# start of MATERIAL SUPPLIED

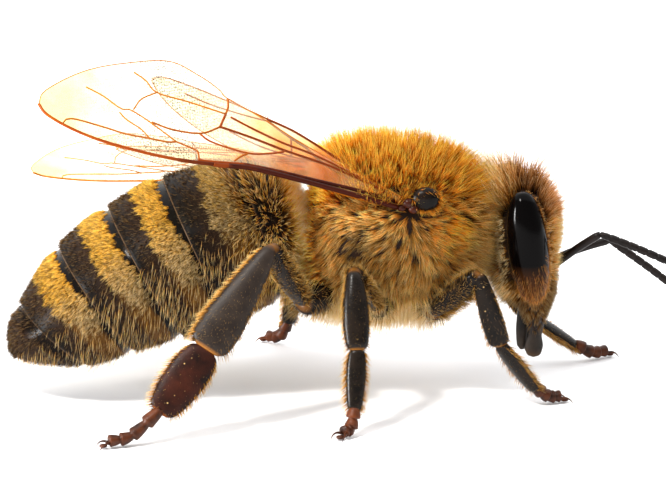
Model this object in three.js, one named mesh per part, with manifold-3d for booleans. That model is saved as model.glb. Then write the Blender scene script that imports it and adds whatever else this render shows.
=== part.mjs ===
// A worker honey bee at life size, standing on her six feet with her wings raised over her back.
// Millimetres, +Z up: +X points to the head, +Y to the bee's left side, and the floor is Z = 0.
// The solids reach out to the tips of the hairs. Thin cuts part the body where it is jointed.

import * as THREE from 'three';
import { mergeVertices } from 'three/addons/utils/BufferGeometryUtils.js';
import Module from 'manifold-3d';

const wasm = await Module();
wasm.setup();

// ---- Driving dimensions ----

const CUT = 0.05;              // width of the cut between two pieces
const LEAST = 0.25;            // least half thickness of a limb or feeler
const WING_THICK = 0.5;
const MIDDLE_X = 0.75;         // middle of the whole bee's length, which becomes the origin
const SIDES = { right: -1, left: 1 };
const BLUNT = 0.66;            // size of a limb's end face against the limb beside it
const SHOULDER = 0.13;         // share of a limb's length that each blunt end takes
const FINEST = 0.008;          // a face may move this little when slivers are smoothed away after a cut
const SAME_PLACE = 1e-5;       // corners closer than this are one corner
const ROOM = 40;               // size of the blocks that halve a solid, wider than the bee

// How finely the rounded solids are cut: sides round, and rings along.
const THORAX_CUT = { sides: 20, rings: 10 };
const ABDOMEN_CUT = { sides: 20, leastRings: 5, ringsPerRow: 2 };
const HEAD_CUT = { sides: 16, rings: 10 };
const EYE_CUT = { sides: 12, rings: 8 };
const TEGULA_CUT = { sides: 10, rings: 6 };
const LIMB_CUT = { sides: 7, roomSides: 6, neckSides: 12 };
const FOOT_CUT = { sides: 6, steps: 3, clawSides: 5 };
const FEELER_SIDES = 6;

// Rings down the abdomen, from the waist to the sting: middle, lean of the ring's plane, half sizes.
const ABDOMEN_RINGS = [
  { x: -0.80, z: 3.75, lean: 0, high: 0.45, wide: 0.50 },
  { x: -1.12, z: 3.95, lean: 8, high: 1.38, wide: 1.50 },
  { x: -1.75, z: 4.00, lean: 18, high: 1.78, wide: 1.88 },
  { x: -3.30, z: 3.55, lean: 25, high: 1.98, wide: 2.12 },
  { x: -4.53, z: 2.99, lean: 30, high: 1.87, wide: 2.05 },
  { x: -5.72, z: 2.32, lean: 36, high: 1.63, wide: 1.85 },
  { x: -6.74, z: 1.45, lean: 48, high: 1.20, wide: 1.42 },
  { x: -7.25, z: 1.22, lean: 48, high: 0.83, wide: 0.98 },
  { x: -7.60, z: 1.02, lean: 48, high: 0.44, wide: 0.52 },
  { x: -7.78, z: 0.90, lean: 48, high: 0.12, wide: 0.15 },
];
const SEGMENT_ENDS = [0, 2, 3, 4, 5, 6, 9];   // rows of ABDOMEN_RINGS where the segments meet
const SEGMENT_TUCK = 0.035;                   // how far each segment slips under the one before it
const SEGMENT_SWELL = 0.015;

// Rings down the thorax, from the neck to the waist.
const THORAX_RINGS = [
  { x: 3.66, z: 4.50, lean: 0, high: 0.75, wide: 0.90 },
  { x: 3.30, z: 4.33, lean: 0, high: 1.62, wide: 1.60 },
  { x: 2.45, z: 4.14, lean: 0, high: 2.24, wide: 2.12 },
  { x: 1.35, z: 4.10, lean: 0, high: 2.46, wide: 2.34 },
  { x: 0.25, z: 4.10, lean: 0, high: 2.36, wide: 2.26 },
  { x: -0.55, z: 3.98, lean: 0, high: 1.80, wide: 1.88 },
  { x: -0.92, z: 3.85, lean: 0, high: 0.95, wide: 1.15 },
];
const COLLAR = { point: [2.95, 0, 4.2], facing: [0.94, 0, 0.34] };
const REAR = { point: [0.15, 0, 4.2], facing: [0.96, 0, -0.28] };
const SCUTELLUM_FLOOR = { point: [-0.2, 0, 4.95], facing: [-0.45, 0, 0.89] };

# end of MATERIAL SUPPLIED
# start of MATERIAL SUPPLIED

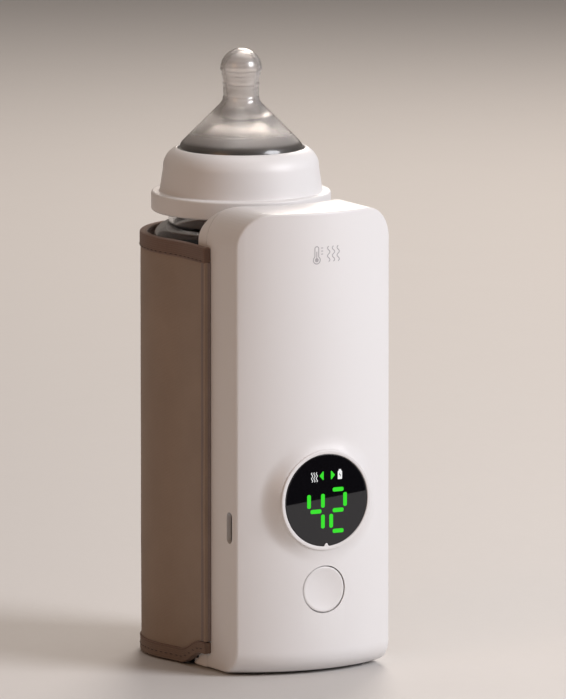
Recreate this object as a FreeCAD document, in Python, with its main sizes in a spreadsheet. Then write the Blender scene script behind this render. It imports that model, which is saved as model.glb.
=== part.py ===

# end of MATERIAL SUPPLIED
# start of MATERIAL SUPPLIED

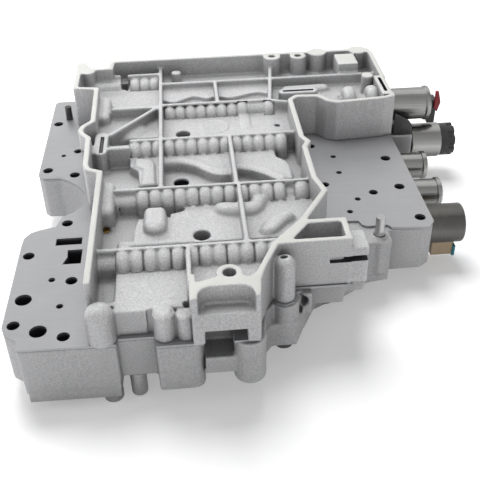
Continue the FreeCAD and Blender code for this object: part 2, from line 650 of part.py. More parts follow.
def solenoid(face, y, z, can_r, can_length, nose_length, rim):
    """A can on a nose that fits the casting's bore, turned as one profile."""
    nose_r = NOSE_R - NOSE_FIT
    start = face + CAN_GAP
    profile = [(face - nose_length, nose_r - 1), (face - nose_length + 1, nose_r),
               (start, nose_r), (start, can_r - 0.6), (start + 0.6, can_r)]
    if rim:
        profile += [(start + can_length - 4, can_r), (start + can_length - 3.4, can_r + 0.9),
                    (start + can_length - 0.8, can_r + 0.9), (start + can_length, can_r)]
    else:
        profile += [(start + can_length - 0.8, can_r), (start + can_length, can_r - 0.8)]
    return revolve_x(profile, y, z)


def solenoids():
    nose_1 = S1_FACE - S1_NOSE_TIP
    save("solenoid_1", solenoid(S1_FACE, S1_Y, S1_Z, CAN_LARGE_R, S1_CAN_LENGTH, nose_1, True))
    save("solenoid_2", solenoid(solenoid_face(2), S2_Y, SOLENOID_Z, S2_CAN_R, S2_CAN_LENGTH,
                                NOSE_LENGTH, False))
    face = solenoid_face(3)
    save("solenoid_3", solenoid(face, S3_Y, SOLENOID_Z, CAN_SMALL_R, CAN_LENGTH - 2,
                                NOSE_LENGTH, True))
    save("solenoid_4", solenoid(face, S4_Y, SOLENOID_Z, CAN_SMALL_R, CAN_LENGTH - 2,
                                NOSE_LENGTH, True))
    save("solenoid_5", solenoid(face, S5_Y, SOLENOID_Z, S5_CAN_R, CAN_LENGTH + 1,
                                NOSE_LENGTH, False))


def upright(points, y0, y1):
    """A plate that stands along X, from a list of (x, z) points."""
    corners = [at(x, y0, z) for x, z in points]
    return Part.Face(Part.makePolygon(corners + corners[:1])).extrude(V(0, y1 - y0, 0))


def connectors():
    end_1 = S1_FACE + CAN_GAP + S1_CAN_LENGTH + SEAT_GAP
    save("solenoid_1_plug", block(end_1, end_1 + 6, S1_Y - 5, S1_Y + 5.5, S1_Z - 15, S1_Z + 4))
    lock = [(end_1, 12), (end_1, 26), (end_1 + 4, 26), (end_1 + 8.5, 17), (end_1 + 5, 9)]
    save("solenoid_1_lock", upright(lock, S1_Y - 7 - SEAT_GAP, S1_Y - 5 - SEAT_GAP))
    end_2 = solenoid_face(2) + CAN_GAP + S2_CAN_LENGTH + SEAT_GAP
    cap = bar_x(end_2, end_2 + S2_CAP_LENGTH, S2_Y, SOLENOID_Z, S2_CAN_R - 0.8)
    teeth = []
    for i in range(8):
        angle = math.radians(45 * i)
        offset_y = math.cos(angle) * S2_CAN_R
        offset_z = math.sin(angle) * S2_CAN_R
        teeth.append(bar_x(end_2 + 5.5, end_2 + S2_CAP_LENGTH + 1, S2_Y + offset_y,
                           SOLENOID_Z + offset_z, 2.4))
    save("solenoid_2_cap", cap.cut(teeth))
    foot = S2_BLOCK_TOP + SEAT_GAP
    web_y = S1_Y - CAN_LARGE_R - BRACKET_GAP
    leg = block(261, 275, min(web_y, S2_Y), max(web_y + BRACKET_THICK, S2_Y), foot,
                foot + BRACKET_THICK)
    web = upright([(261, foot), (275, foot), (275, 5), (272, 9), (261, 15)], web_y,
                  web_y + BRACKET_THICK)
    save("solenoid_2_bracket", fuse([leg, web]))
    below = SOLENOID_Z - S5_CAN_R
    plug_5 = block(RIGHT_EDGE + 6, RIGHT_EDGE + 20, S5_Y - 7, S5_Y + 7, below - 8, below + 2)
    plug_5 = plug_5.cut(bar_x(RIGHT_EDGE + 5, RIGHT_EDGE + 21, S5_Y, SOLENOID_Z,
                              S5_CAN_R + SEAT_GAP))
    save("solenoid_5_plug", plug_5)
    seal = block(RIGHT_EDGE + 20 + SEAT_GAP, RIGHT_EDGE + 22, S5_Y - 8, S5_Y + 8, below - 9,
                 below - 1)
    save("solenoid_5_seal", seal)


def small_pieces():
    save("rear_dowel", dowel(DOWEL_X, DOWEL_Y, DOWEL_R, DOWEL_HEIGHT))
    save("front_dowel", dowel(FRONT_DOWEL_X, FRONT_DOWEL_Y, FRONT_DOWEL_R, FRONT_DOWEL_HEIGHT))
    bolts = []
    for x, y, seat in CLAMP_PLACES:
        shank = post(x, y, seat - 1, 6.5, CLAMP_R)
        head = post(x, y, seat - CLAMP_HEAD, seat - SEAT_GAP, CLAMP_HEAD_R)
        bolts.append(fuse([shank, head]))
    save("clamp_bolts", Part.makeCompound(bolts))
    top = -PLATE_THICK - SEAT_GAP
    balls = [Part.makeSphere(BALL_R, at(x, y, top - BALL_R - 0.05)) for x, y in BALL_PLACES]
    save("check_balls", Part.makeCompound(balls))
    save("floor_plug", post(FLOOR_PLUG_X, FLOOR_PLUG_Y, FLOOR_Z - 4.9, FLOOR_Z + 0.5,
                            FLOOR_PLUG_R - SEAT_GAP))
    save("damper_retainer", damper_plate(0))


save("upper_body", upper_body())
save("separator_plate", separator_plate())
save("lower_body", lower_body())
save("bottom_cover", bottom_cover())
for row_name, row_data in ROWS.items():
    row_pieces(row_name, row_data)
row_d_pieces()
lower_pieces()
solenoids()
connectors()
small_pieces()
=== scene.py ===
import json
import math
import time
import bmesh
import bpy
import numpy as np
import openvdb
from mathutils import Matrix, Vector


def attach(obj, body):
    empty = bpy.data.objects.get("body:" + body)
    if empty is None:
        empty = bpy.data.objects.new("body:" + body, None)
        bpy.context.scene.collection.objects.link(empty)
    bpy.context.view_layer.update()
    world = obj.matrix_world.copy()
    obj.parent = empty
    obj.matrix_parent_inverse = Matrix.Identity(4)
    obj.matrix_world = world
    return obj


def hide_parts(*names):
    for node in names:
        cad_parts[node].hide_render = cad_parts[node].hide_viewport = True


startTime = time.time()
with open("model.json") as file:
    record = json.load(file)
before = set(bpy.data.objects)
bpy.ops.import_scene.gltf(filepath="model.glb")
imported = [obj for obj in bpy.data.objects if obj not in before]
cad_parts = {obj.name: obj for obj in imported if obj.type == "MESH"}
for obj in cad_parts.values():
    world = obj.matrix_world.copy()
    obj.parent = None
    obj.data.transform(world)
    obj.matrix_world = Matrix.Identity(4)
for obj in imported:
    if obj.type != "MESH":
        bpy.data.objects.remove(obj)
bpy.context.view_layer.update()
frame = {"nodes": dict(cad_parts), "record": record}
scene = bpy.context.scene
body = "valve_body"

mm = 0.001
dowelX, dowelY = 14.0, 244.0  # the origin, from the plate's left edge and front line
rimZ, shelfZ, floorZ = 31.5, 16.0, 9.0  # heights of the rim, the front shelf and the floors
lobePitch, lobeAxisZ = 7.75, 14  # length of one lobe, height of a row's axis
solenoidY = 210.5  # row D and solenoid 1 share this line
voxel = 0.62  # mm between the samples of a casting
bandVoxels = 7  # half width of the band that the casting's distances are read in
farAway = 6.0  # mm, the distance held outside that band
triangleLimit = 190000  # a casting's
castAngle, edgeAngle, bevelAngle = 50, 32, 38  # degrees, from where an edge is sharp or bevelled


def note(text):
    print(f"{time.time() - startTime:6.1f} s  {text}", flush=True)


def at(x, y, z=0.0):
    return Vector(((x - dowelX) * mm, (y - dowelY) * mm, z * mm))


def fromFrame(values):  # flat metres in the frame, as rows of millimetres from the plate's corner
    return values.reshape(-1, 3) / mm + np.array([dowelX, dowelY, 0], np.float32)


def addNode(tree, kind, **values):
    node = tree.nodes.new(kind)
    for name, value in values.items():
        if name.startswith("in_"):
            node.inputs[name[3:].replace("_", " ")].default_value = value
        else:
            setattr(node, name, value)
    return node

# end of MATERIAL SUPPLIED

Among the records above, extract exactly the lines from the line with "post(FLOOR_PLUG_X, FLOOR_PLUG_Y, FLOOR_Z" to the line with "if empty is", both lines included, and leave out the rest.

● WRITTEN RESPONSE:
    save("floor_plug", post(FLOOR_PLUG_X, FLOOR_PLUG_Y, FLOOR_Z - 4.9, FLOOR_Z + 0.5,
                            FLOOR_PLUG_R - SEAT_GAP))
    save("damper_retainer", damper_plate(0))


save("upper_body", upper_body())
save("separator_plate", separator_plate())
save("lower_body", lower_body())
save("bottom_cover", bottom_cover())
for row_name, row_data in ROWS.items():
    row_pieces(row_name, row_data)
row_d_pieces()
lower_pieces()
solenoids()
connectors()
small_pieces()
=== scene.py ===
import json
import math
import time
import bmesh
import bpy
import numpy as np
import openvdb
from mathutils import Matrix, Vector


def attach(obj, body):
    empty = bpy.data.objects.get("body:" + body)
    if empty is None:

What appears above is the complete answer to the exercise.